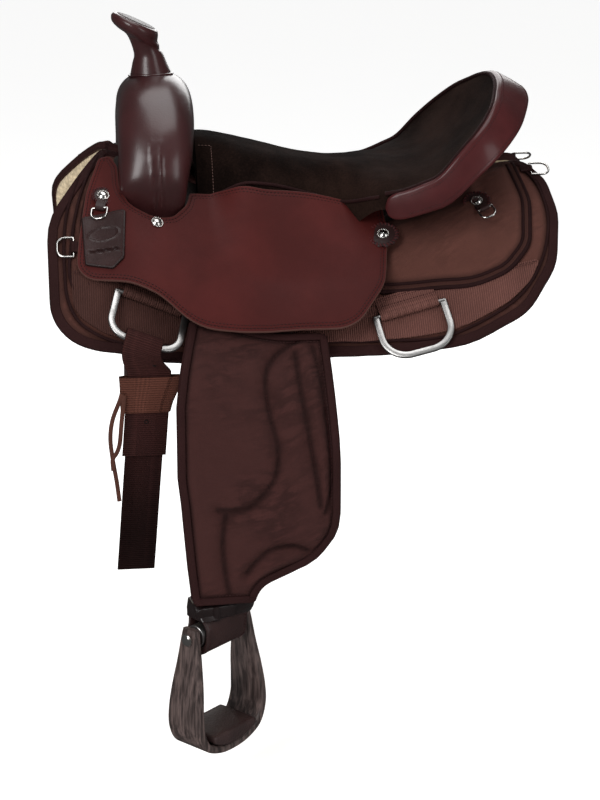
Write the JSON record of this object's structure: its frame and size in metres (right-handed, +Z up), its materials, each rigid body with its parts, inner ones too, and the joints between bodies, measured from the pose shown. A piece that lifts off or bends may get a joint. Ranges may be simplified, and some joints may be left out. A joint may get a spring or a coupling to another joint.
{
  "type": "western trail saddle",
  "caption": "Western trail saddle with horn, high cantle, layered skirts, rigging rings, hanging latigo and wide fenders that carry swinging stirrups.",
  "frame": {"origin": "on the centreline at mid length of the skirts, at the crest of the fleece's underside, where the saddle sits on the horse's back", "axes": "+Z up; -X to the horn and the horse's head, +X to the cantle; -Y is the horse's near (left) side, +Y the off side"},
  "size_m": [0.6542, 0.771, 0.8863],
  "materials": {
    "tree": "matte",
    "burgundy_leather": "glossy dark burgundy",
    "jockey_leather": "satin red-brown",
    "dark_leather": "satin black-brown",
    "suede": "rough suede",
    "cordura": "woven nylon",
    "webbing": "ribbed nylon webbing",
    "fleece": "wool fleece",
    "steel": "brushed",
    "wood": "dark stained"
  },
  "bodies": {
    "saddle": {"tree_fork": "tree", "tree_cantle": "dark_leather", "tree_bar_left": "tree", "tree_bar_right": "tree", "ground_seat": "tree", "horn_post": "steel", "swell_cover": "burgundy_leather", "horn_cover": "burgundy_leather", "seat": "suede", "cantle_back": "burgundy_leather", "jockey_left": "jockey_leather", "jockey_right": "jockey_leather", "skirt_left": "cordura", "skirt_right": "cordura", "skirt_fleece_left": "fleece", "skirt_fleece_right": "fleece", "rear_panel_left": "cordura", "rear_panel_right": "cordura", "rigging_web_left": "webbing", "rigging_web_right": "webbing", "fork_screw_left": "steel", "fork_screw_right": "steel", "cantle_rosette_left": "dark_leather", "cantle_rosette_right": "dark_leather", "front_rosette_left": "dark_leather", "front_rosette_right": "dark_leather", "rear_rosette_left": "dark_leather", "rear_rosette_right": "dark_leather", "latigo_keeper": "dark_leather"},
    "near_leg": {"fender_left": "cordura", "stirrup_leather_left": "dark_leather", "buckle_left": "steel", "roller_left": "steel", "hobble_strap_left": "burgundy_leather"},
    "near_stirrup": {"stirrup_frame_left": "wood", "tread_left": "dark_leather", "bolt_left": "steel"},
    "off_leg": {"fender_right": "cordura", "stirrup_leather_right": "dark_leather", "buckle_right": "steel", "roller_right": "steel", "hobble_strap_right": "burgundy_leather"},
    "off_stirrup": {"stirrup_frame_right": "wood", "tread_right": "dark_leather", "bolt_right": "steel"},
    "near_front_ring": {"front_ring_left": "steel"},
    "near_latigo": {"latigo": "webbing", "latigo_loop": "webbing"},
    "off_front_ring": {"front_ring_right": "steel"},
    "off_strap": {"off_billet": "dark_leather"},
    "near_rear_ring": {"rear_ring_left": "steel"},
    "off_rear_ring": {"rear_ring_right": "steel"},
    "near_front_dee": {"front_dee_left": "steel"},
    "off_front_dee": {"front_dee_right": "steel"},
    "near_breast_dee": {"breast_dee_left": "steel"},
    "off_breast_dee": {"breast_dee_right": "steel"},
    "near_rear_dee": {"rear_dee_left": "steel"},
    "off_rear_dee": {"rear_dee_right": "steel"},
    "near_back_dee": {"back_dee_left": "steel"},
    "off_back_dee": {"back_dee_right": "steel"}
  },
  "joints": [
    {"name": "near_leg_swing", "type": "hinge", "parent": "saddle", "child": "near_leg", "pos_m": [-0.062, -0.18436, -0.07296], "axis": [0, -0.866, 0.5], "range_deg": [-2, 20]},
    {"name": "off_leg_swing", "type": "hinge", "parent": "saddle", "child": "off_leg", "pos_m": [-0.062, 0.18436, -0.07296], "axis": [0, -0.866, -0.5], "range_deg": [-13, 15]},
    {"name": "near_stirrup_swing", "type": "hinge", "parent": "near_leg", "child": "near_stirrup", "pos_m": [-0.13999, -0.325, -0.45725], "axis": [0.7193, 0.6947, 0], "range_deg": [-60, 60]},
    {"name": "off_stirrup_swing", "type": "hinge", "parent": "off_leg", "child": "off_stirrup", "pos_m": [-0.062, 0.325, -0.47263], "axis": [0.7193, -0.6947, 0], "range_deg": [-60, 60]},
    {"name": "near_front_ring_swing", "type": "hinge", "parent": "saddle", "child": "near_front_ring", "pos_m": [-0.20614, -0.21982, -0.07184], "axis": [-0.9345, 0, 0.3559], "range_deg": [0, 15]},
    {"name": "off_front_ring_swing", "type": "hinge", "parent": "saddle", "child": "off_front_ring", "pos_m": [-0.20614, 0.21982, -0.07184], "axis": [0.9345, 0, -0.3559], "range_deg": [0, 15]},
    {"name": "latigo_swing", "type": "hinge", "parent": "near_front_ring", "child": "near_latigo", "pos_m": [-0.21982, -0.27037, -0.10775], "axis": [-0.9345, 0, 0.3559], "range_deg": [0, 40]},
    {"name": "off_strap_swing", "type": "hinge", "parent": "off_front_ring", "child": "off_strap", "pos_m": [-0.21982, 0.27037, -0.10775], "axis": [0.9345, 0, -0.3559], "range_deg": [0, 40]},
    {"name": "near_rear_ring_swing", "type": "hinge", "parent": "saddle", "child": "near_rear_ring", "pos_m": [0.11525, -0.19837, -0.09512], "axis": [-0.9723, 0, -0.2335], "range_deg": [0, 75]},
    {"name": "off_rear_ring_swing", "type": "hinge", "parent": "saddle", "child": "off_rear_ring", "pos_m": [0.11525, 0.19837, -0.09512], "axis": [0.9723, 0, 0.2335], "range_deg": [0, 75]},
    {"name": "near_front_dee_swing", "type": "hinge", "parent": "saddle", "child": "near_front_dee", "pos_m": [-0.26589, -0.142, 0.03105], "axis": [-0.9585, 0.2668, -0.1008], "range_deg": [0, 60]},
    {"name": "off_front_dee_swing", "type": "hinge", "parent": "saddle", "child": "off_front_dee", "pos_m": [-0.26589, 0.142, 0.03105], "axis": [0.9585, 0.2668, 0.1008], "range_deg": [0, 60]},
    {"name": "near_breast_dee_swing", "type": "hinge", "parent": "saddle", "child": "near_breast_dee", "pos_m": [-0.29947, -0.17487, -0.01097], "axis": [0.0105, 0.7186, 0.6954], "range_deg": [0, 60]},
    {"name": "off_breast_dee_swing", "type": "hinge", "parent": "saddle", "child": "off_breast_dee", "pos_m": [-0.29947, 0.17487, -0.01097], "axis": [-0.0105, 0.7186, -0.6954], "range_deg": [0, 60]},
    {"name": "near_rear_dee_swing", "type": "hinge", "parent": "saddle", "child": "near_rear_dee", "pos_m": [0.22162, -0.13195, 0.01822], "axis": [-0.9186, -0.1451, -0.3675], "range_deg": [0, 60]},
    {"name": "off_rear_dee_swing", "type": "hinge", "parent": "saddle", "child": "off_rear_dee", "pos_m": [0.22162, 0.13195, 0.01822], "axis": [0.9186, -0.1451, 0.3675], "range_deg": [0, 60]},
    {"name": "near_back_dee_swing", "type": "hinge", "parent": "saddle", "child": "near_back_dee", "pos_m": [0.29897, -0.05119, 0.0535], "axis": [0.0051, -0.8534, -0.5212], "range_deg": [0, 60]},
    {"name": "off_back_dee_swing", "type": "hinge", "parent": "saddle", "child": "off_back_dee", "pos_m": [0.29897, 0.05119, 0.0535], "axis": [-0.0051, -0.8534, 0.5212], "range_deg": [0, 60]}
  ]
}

> **WHAT TO DO**
Copy out each line exactly as written.

> **RESULT OF THE EXERCISE**
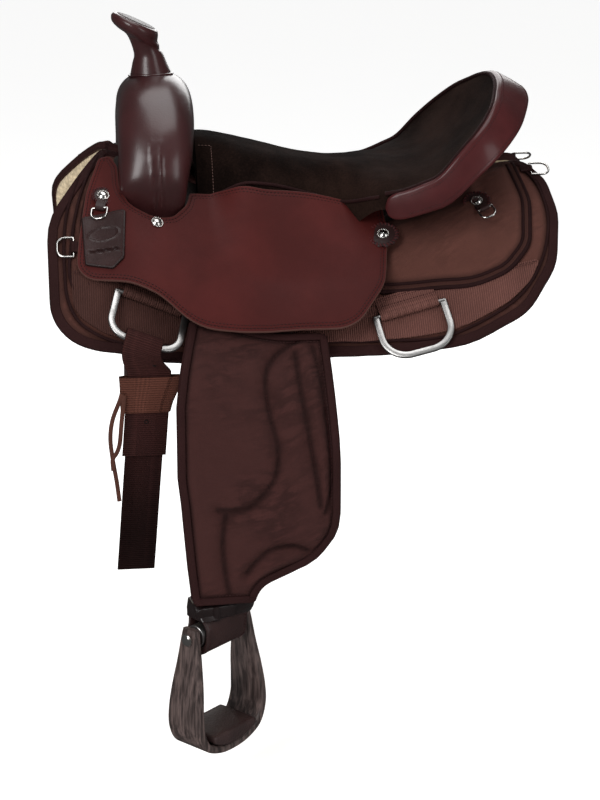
Write the JSON record of this object's structure: its frame and size in metres (right-handed, +Z up), its materials, each rigid body with its parts, inner ones too, and the joints between bodies, measured from the pose shown. A piece that lifts off or bends may get a joint. Ranges may be simplified, and some joints may be left out. A joint may get a spring or a coupling to another joint.
{
  "type": "western trail saddle",
  "caption": "Western trail saddle with horn, high cantle, layered skirts, rigging rings, hanging latigo and wide fenders that carry swinging stirrups.",
  "frame": {"origin": "on the centreline at mid length of the skirts, at the crest of the fleece's underside, where the saddle sits on the horse's back", "axes": "+Z up; -X to the horn and the horse's head, +X to the cantle; -Y is the horse's near (left) side, +Y the off side"},
  "size_m": [0.6542, 0.771, 0.8863],
  "materials": {
    "tree": "matte",
    "burgundy_leather": "glossy dark burgundy",
    "jockey_leather": "satin red-brown",
    "dark_leather": "satin black-brown",
    "suede": "rough suede",
    "cordura": "woven nylon",
    "webbing": "ribbed nylon webbing",
    "fleece": "wool fleece",
    "steel": "brushed",
    "wood": "dark stained"
  },
  "bodies": {
    "saddle": {"tree_fork": "tree", "tree_cantle": "dark_leather", "tree_bar_left": "tree", "tree_bar_right": "tree", "ground_seat": "tree", "horn_post": "steel", "swell_cover": "burgundy_leather", "horn_cover": "burgundy_leather", "seat": "suede", "cantle_back": "burgundy_leather", "jockey_left": "jockey_leather", "jockey_right": "jockey_leather", "skirt_left": "cordura", "skirt_right": "cordura", "skirt_fleece_left": "fleece", "skirt_fleece_right": "fleece", "rear_panel_left": "cordura", "rear_panel_right": "cordura", "rigging_web_left": "webbing", "rigging_web_right": "webbing", "fork_screw_left": "steel", "fork_screw_right": "steel", "cantle_rosette_left": "dark_leather", "cantle_rosette_right": "dark_leather", "front_rosette_left": "dark_leather", "front_rosette_right": "dark_leather", "rear_rosette_left": "dark_leather", "rear_rosette_right": "dark_leather", "latigo_keeper": "dark_leather"},
    "near_leg": {"fender_left": "cordura", "stirrup_leather_left": "dark_leather", "buckle_left": "steel", "roller_left": "steel", "hobble_strap_left": "burgundy_leather"},
    "near_stirrup": {"stirrup_frame_left": "wood", "tread_left": "dark_leather", "bolt_left": "steel"},
    "off_leg": {"fender_right": "cordura", "stirrup_leather_right": "dark_leather", "buckle_right": "steel", "roller_right": "steel", "hobble_strap_right": "burgundy_leather"},
    "off_stirrup": {"stirrup_frame_right": "wood", "tread_right": "dark_leather", "bolt_right": "steel"},
    "near_front_ring": {"front_ring_left": "steel"},
    "near_latigo": {"latigo": "webbing", "latigo_loop": "webbing"},
    "off_front_ring": {"front_ring_right": "steel"},
    "off_strap": {"off_billet": "dark_leather"},
    "near_rear_ring": {"rear_ring_left": "steel"},
    "off_rear_ring": {"rear_ring_right": "steel"},
    "near_front_dee": {"front_dee_left": "steel"},
    "off_front_dee": {"front_dee_right": "steel"},
    "near_breast_dee": {"breast_dee_left": "steel"},
    "off_breast_dee": {"breast_dee_right": "steel"},
    "near_rear_dee": {"rear_dee_left": "steel"},
    "off_rear_dee": {"rear_dee_right": "steel"},
    "near_back_dee": {"back_dee_left": "steel"},
    "off_back_dee": {"back_dee_right": "steel"}
  },
  "joints": [
    {"name": "near_leg_swing", "type": "hinge", "parent": "saddle", "child": "near_leg", "pos_m": [-0.062, -0.18436, -0.07296], "axis": [0, -0.866, 0.5], "range_deg": [-2, 20]},
    {"name": "off_leg_swing", "type": "hinge", "parent": "saddle", "child": "off_leg", "pos_m": [-0.062, 0.18436, -0.07296], "axis": [0, -0.866, -0.5], "range_deg": [-13, 15]},
    {"name": "near_stirrup_swing", "type": "hinge", "parent": "near_leg", "child": "near_stirrup", "pos_m": [-0.13999, -0.325, -0.45725], "axis": [0.7193, 0.6947, 0], "range_deg": [-60, 60]},
    {"name": "off_stirrup_swing", "type": "hinge", "parent": "off_leg", "child": "off_stirrup", "pos_m": [-0.062, 0.325, -0.47263], "axis": [0.7193, -0.6947, 0], "range_deg": [-60, 60]},
    {"name": "near_front_ring_swing", "type": "hinge", "parent": "saddle", "child": "near_front_ring", "pos_m": [-0.20614, -0.21982, -0.07184], "axis": [-0.9345, 0, 0.3559], "range_deg": [0, 15]},
    {"name": "off_front_ring_swing", "type": "hinge", "parent": "saddle", "child": "off_front_ring", "pos_m": [-0.20614, 0.21982, -0.07184], "axis": [0.9345, 0, -0.3559], "range_deg": [0, 15]},
    {"name": "latigo_swing", "type": "hinge", "parent": "near_front_ring", "child": "near_latigo", "pos_m": [-0.21982, -0.27037, -0.10775], "axis": [-0.9345, 0, 0.3559], "range_deg": [0, 40]},
    {"name": "off_strap_swing", "type": "hinge", "parent": "off_front_ring", "child": "off_strap", "pos_m": [-0.21982, 0.27037, -0.10775], "axis": [0.9345, 0, -0.3559], "range_deg": [0, 40]},
    {"name": "near_rear_ring_swing", "type": "hinge", "parent": "saddle", "child": "near_rear_ring", "pos_m": [0.11525, -0.19837, -0.09512], "axis": [-0.9723, 0, -0.2335], "range_deg": [0, 75]},
    {"name": "off_rear_ring_swing", "type": "hinge", "parent": "saddle", "child": "off_rear_ring", "pos_m": [0.11525, 0.19837, -0.09512], "axis": [0.9723, 0, 0.2335], "range_deg": [0, 75]},
    {"name": "near_front_dee_swing", "type": "hinge", "parent": "saddle", "child": "near_front_dee", "pos_m": [-0.26589, -0.142, 0.03105], "axis": [-0.9585, 0.2668, -0.1008], "range_deg": [0, 60]},
    {"name": "off_front_dee_swing", "type": "hinge", "parent": "saddle", "child": "off_front_dee", "pos_m": [-0.26589, 0.142, 0.03105], "axis": [0.9585, 0.2668, 0.1008], "range_deg": [0, 60]},
    {"name": "near_breast_dee_swing", "type": "hinge", "parent": "saddle", "child": "near_breast_dee", "pos_m": [-0.29947, -0.17487, -0.01097], "axis": [0.0105, 0.7186, 0.6954], "range_deg": [0, 60]},
    {"name": "off_breast_dee_swing", "type": "hinge", "parent": "saddle", "child": "off_breast_dee", "pos_m": [-0.29947, 0.17487, -0.01097], "axis": [-0.0105, 0.7186, -0.6954], "range_deg": [0, 60]},
    {"name": "near_rear_dee_swing", "type": "hinge", "parent": "saddle", "child": "near_rear_dee", "pos_m": [0.22162, -0.13195, 0.01822], "axis": [-0.9186, -0.1451, -0.3675], "range_deg": [0, 60]},
    {"name": "off_rear_dee_swing", "type": "hinge", "parent": "saddle", "child": "off_rear_dee", "pos_m": [0.22162, 0.13195, 0.01822], "axis": [0.9186, -0.1451, 0.3675], "range_deg": [0, 60]},
    {"name": "near_back_dee_swing", "type": "hinge", "parent": "saddle", "child": "near_back_dee", "pos_m": [0.29897, -0.05119, 0.0535], "axis": [0.0051, -0.8534, -0.5212], "range_deg": [0, 60]},
    {"name": "off_back_dee_swing", "type": "hinge", "parent": "saddle", "child": "off_back_dee", "pos_m": [0.29897, 0.05119, 0.0535], "axis": [-0.0051, -0.8534, 0.5212], "range_deg": [0, 60]}
  ]
}